I am taking the dog for an obscene amount of walks, as in logging 10-15,000 steps daily.
I wear my sunglasses so people don’t see me cry.
7. I am lopping down trees to release extra stress.
Okay, not really, but I’ve thought about it.
7. I am recalling to mind lots of happier times…
….like hiding out in the bushes to take pictures of my son & his friends.
The few, the proud, the helicopter parents.
I am nothing if not a creepy stalker mom.
Seriously, though, nostalgia can be tricky. I have to be careful about not living in the past because that takes me swiftly away from the present. The past is…past. Let’s make today truly lovely.

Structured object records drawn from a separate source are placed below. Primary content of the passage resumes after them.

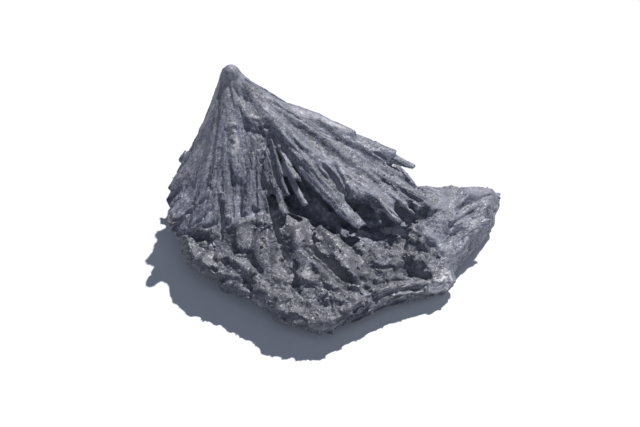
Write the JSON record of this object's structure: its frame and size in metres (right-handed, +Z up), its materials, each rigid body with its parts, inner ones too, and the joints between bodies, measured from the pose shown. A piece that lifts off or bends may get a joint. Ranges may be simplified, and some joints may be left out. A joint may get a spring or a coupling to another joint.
{
  "type": "black kyanite fan",
  "caption": "Free-standing black kyanite specimen: a fan of long flat blades spreading from one peak, with an overhanging wing on a crumbly crystal plate that rests on a small flat.",
  "frame": {"origin": "on the resting flat, under the middle of the stone's bounding box", "axes": "+X runs along the longest extent toward the lobe's tip, +Y points to the back (the steep side under the peak), +Z is up"},
  "size_m": [0.0756, 0.0674, 0.0318],
  "materials": {
    "black_kyanite": "raw bladed crystal, dull silvery sheen with fine sparkle"
  },
  "bodies": {
    "root": {"kyanite_fan": "black_kyanite"}
  },
  "joints": []
}
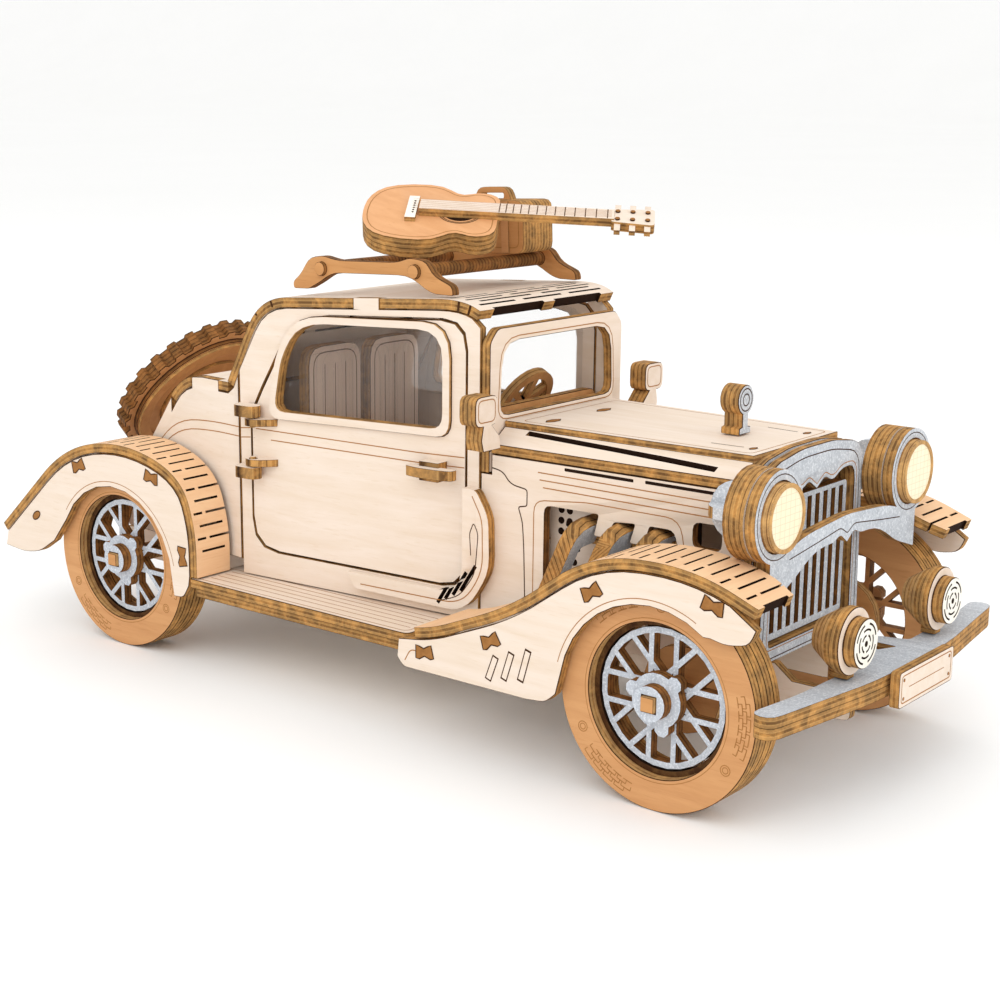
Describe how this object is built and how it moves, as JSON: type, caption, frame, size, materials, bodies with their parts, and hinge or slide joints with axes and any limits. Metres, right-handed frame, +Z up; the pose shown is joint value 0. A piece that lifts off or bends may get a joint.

8. I’m writing my son a ton of letters and keeping the tone super light & cheerful.
Even though we won’t get his address for 10-14 days, I’ve started a stack of letters to mail once we do. Those beautiful Andrew Wyeth stamps are just for my Jem, and every time I stick one on…
…I’m lovin’ my boy with all my heart.
And now we’ve arrived at the last two bullet points—the two that were saved as “the best for last.”
9. I am not giving heed to various and sundry dark thoughts.
This one is tricky because my tears come unbidden. The pain of separation…the missing him is real, but I can’t let myself give into the grief because when I do, I start to play the “What if?” game. What if my son gets hurt in basic? What if my son gets sent to war? What if…what if…what if?!
The game starts to spiral downwards from here and that’s why I won’t let myself start to play it. My advice to all you mamas (and dads) is this: You can’t hang onto your babies forever. You give them roots then give them wings, because eventually they become their own people.
God has no grandchildren, is what I’m saying.
The truth is, my son wants to serve his country and he didn’t choose an easy path. I support him 100% in his decision because I know this is who God’s called him to be and I TRUST in God’s plan for all of us.
10. Finally, I am praying a lot.
This is the number one way that I am coping. Daily prayer, daily Mass, the rosary, the intercession of my friends the saints...I’m doing it all and it’s keeping me sane!
Of course, it’s only been a week since my son left for boot camp.